Beginning with the first line of the data below, reproduce every line unchanged, ending with the line that holds "return Wire(self.board, self.socket.node.outputs[name])".

..........

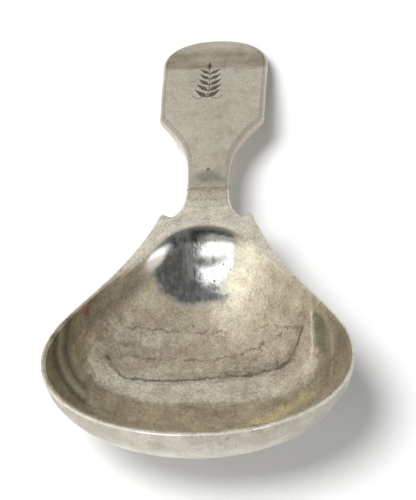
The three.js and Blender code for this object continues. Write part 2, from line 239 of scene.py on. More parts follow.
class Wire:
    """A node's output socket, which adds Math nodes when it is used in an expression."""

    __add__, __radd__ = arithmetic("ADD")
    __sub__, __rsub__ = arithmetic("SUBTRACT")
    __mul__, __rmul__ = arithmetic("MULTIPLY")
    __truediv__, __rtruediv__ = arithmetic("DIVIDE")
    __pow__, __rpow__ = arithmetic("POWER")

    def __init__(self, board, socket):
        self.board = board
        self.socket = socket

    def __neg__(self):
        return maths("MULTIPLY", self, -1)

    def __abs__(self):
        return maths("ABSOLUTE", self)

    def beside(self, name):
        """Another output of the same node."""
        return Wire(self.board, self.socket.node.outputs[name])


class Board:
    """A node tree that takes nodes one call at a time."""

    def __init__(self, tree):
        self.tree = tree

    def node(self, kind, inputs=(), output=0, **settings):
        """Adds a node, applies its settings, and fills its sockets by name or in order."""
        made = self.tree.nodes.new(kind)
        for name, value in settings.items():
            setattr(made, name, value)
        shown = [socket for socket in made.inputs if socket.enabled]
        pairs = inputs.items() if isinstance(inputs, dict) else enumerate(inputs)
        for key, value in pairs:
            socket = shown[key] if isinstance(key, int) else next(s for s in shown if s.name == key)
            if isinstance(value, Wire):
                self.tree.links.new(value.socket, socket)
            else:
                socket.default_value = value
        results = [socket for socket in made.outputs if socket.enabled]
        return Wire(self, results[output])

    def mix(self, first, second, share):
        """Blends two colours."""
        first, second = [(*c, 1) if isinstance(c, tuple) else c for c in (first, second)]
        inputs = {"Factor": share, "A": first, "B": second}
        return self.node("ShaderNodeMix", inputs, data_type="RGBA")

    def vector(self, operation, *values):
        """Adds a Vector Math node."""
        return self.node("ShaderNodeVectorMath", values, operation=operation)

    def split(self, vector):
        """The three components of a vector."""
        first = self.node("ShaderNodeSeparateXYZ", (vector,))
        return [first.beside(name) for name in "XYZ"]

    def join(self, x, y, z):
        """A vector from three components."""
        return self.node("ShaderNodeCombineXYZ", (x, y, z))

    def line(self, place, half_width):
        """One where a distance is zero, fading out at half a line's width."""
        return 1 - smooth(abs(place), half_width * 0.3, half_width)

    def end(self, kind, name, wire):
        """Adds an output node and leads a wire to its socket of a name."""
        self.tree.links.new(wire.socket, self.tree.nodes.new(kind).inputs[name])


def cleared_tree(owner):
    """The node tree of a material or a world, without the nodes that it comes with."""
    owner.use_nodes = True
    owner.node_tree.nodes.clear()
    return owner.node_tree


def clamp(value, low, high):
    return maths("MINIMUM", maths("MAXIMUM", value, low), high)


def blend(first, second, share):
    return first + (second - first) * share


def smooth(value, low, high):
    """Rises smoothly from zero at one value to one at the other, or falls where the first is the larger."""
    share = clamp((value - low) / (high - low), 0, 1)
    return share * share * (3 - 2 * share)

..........

**TASK RESULT**
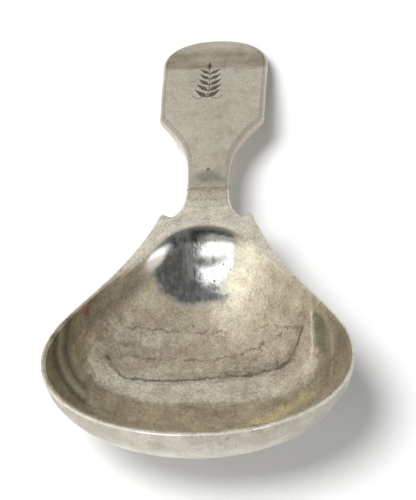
The three.js and Blender code for this object continues. Write part 2, from line 239 of scene.py on. More parts follow.
class Wire:
    """A node's output socket, which adds Math nodes when it is used in an expression."""

    __add__, __radd__ = arithmetic("ADD")
    __sub__, __rsub__ = arithmetic("SUBTRACT")
    __mul__, __rmul__ = arithmetic("MULTIPLY")
    __truediv__, __rtruediv__ = arithmetic("DIVIDE")
    __pow__, __rpow__ = arithmetic("POWER")

    def __init__(self, board, socket):
        self.board = board
        self.socket = socket

    def __neg__(self):
        return maths("MULTIPLY", self, -1)

    def __abs__(self):
        return maths("ABSOLUTE", self)

    def beside(self, name):
        """Another output of the same node."""
        return Wire(self.board, self.socket.node.outputs[name])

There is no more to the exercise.